**Dataset content**
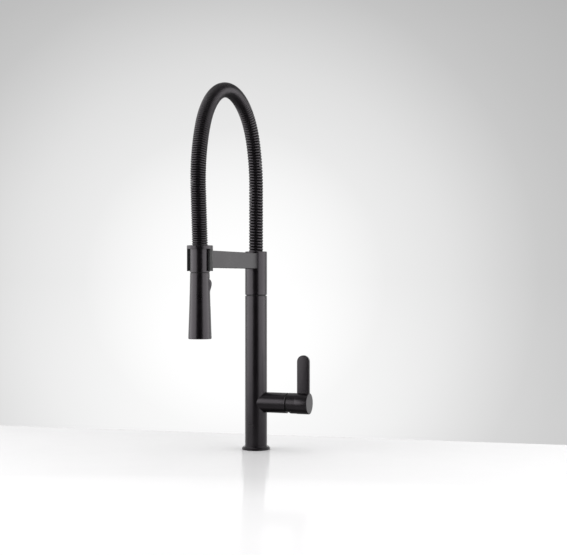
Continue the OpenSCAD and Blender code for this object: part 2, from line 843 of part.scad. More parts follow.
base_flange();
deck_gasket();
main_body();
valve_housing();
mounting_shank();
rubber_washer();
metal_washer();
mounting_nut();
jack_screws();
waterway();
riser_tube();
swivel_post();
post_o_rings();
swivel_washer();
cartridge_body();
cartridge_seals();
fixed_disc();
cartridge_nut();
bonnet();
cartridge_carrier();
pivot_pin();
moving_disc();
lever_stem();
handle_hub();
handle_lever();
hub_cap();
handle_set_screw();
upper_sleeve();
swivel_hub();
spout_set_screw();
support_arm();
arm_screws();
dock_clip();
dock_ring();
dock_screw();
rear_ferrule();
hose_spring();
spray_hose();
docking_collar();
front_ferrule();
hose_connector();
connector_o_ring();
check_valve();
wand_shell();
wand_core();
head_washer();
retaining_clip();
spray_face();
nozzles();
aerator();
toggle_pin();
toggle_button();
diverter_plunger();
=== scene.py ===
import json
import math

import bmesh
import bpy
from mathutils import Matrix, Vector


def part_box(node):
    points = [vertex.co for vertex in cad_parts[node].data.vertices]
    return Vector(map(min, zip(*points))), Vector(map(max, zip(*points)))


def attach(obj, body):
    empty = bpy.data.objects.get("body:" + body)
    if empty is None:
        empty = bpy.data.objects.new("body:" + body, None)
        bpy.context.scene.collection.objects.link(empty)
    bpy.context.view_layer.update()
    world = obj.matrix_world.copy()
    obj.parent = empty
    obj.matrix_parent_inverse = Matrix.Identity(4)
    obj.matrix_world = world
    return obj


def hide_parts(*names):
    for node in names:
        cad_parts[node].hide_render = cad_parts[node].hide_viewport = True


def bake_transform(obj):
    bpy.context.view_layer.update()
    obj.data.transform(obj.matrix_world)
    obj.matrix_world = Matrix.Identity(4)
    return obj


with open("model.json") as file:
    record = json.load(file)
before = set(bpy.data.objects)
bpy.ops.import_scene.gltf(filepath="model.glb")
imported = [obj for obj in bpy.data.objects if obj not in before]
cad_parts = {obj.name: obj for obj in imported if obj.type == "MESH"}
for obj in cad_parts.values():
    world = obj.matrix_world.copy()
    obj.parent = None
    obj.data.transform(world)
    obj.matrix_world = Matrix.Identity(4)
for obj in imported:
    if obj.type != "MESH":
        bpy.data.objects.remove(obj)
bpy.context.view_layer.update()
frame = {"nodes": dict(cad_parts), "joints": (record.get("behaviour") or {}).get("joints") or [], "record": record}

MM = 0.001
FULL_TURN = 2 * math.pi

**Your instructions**
Find every line of the data that holds the string "Vector", then say how many there are and nothing else.

**Exercise solution**
2